Shannon Eldredge
Grandir auprès d’un pêcheur
United States | Massachussetts | Chatham
Shannon Eldredge a grandi dans les filets d’un papa pêcheur. Elle est aujourd’hui copropriétaire de la « Cape Cod Community Supported Fishery » (Association de soutien communautaire à la pêche du cap Cod), membre du conseil d’administration de « Women of Fishing Families », présidente actuelle du conseil de direction de la « Northwest Atlantic marine Alliance » et guide-éducatrice à plein temps au Musée maritime du cap Cod à Hyannis.
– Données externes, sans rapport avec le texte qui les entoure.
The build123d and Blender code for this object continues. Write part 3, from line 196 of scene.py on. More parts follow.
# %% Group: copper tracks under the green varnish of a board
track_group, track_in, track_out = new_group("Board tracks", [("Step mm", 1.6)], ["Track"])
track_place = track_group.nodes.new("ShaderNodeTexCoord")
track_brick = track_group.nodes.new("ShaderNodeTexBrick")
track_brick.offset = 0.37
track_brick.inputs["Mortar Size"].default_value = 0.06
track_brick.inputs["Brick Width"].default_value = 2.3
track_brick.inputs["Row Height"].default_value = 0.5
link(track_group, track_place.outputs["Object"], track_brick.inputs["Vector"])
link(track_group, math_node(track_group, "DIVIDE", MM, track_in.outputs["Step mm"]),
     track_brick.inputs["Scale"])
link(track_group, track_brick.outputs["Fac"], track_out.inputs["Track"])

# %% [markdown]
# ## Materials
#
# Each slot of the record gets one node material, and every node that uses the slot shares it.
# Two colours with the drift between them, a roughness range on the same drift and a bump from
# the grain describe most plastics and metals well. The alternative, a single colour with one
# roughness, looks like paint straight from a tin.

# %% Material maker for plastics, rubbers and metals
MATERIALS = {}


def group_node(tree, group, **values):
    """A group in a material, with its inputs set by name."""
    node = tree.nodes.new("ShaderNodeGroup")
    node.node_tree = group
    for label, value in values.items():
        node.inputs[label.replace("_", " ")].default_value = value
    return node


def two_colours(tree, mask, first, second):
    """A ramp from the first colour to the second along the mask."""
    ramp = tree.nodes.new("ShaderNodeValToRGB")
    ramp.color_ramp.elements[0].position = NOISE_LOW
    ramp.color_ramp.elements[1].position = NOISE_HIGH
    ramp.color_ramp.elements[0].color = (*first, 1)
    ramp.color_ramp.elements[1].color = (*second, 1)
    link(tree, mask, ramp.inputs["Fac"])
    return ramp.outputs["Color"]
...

« J’ai grandi à Chatham, dans le Massachussetts. Dans mon tout premier souvenir de la mer, je suis juchée sur les épaules de mon père pour traverser un chenal de marée à Monomoy, lors d’une de nos inévitables sorties en famille sur l’île. Le chenal était recouvert de limules, il devait y en avoir des centaines, défilant à l’endroit exact où nous devions traverser. Les limules ressemblent à des petits blindés, avec de nombreuses pattes gesticulantes et une longue queue en épine. Nous en remontons aujourd’hui dans nos pièges et je peux les tenir dans mes mains sans en avoir peur. Mais je me souviendrai toujours de cette première rencontre avec un barrage de limules sur l’île de Monomoy.
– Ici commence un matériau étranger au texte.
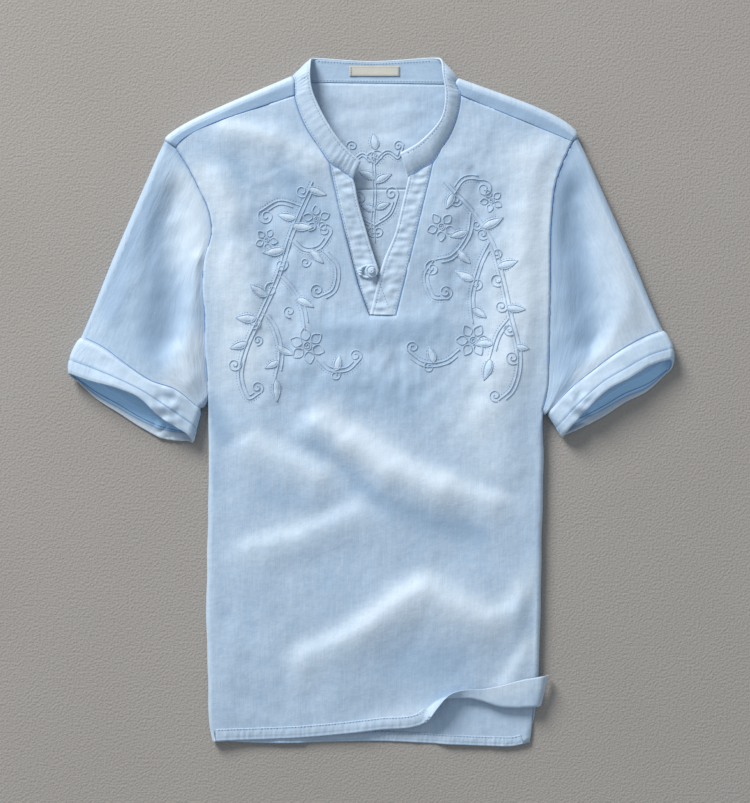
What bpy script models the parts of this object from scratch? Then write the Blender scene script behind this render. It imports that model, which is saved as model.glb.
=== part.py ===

Mon père pêche le poisson en bordigue depuis près de 50 ans. C’est son principal mode de pêche, même s’il a touché à tout : la pêche aux clams en été, aux pétoncles à l’automne, le dragage à la volée en hiver ou la pêche à la palangre pour le cabillaud. Il a récolté des moules et des myes des sables et l’année dernière, il a embarqué sur un bateau de pêche à la coquille Saint-Jacques. C’est un pêcheur polyvalent, mais la bordigue reste son corps de métier.
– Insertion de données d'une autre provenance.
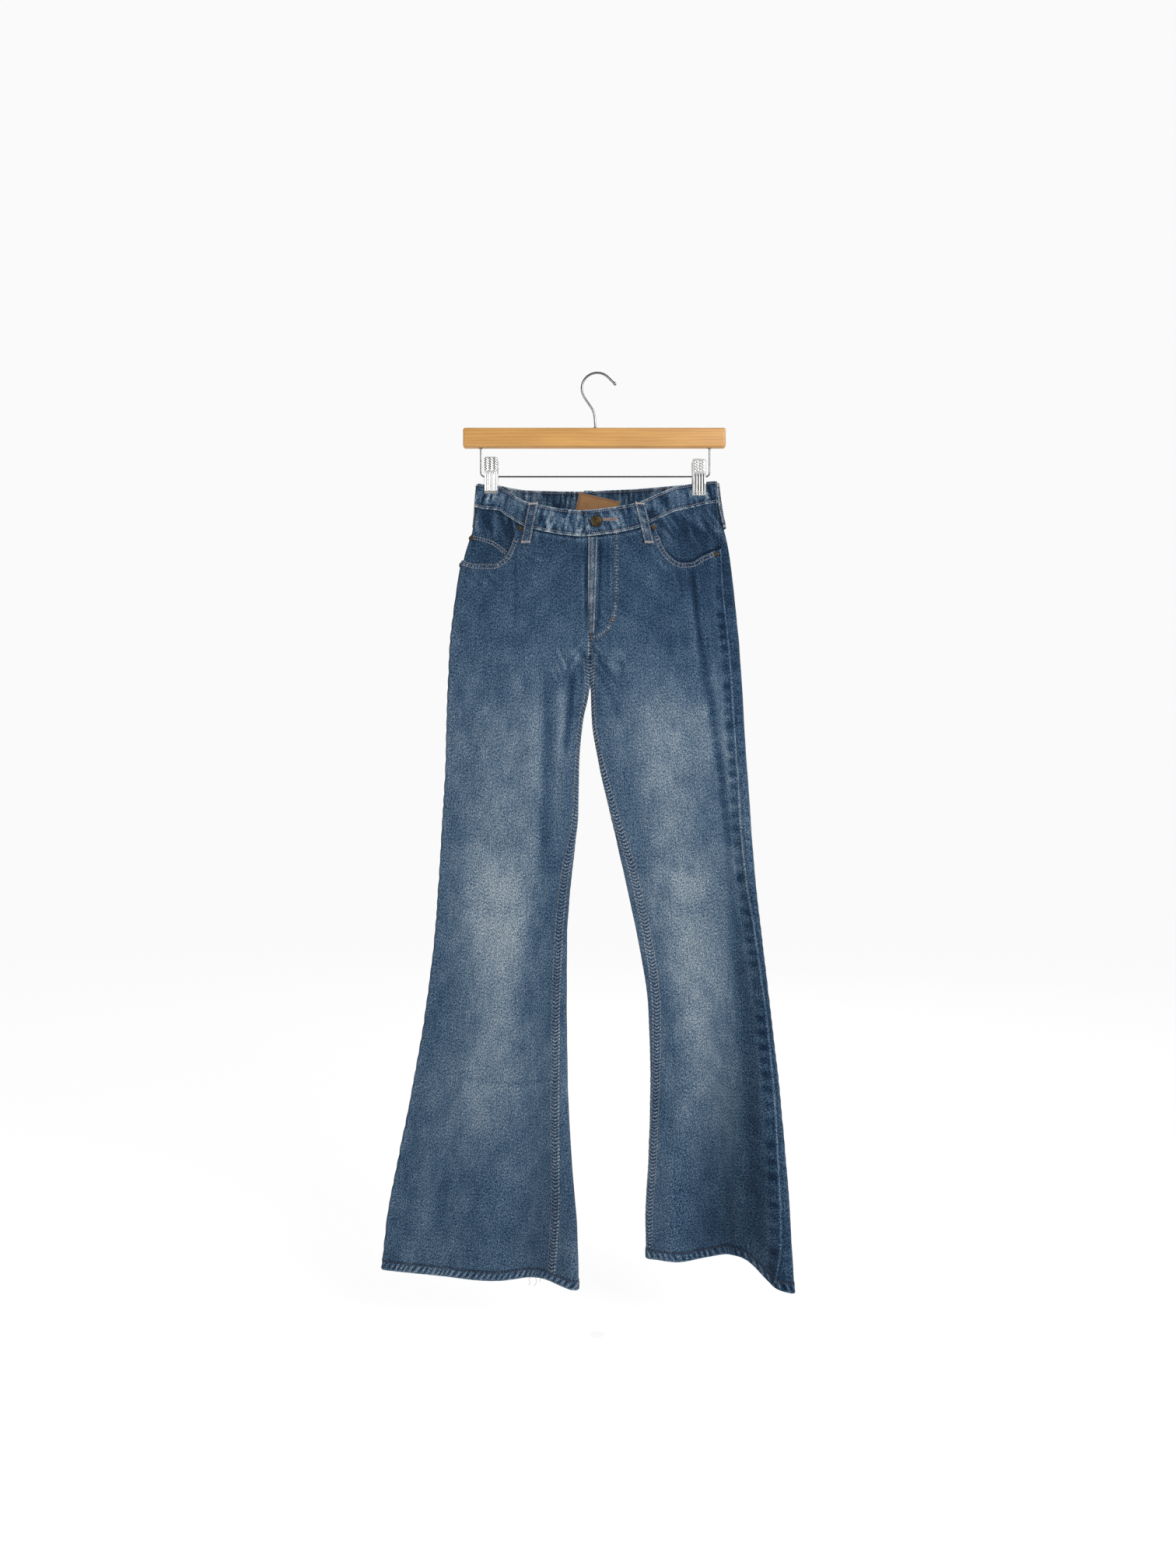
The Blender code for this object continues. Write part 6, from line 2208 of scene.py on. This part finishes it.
class BeltLoops:
    """The five belt loops with their rows and bar tacks."""

    down = np.linspace(0.0, 1.0, 46)[:, None]
    across = np.linspace(-0.5, 0.5, 15)[None, :]
    stitched_share = 0.16
    tack_row = 2

    def loop(self, name: str, patch: Patch, lift: float) -> list:
        """Make a loop with rounded edges, two rows and a bar tack at each end."""
        rim = 1.0 - 2.0 * np.abs(self.across)
        ends = np.minimum(self.down, 1.0 - self.down)
        soft = np.sqrt(1.0 - (1.0 - np.clip(rim * 6.0, 0.0, 1.0)) ** 2)
        pucker = ripple(patch.drop / 3.6 + np.abs(self.across) * 2.0, 2.0)
        # Pale rims are wear; the dark lines at the sewn rows are partly wear and partly painted shade in their
        # grooves.
        patch.wear = patch.wear + 0.46 * bell(rim, 0.13) - 0.34 * bell(rim - 0.34, 0.12) - 0.08
        patch.wear = patch.wear + 0.16 * pucker + 0.2 * bell(ends, 0.03)
        bow = 0.5 * np.sin(math.pi * self.down) ** 2
        body = LOOP_THICKNESS * (0.5 + 0.5 * soft) + 0.15 * pucker
        thing = wall(patch, body, lift + bow).build(name.replace("belt_loop", "loop"), [WORN_FINISH, REVERSE_FINISH])
        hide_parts(name)
        pale = Thread(name.replace("belt_loop", "stitches_loop"), Yarn.PALE)
        tack = Thread(name.replace("belt_loop", "bartack"), Yarn.PALE)
        columns = patch.drop.shape[1]
        inset = int(columns * self.stitched_share)
        for column in (inset, columns - 1 - inset):
            pale.sew(patch.pick((slice(None), column)), (lift + bow[:, 0]) + LOOP_THICKNESS / 2.0 + 0.1)
        for row in (self.tack_row, -1 - self.tack_row):
            tack.satin(patch.pick(row), lift + LOOP_THICKNESS / 2.0 + 0.2, 2.2)
        return [thing, pale.build(), tack.build()]

    def straight(self, name: str, top: tuple, low: tuple, layer: Layer) -> list:
        """Make a loop between two points of a layer."""
        x = top[0] + (low[0] - top[0]) * self.down + self.across * LOOP_WIDTH
        drop = top[1] + (low[1] - top[1]) * self.down + self.across * 0.0
        return self.loop(name, GARMENT.layer(x, drop, layer, 0.1), LOOP_LIFT)

    def side(self, half: Half, top: tuple, low: tuple) -> list:
        """Make a loop that bends round an outer fold."""
        drop = top[1] + (low[1] - top[1]) * self.down + self.across * 0.0
        run = top[0] + (low[0] - top[0]) * self.down + self.across * SIDE_LOOP_WIDTH
        patch = GARMENT.patch(half, run / half.run(drop), drop, shade=0.1)
        return self.loop(f"belt_loop_side_{half.name}", patch, LOOP_LIFT + 0.4)

    def build(self) -> dict:
        """Make all five."""
        return {
            "front_right": self.straight("belt_loop_front_right", (-85.0, 177.5), (-96.0, 233.0), Layer.FRONT),
            "front_left": self.straight("belt_loop_front_left", (55.8, 178.0), (69.2, 233.5), Layer.FRONT),
            "back": self.straight("belt_loop_back", (CENTRE_X, 155.0), (CENTRE_X, 212.0), Layer.BACK),
            "side_right": self.side(RIGHT, (-5.5, 150.0), (-9.5, 207.0)),
            "side_left": self.side(LEFT, (-1.0, 149.0), (0.0, 210.0)),
        }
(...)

Le plus grand avantage d’être fille de pêcheur, c’est de côtoyer l’homme le plus fort du monde, capable de construire ou de réparer n’importe quoi. Mon père est un ingénieur hors pair, grâce à des années et des années de maintenance de moteurs et de mécanique, de construction de pièges, d’enrouleurs de cordes et autres technologies, et de réparation de tout ce qui est nécessaire pour décharger le poisson à quai. Il est aussi maître en navigation et en météorologie, sans jamais les avoir étudiés. Si je devais me retrouver sur une île déserte, je voudrais que ce soit avec mon père, car non seulement il nous permettrait de survivre, mais ils nous construirait aussi un bateau pour rentrer chez nous.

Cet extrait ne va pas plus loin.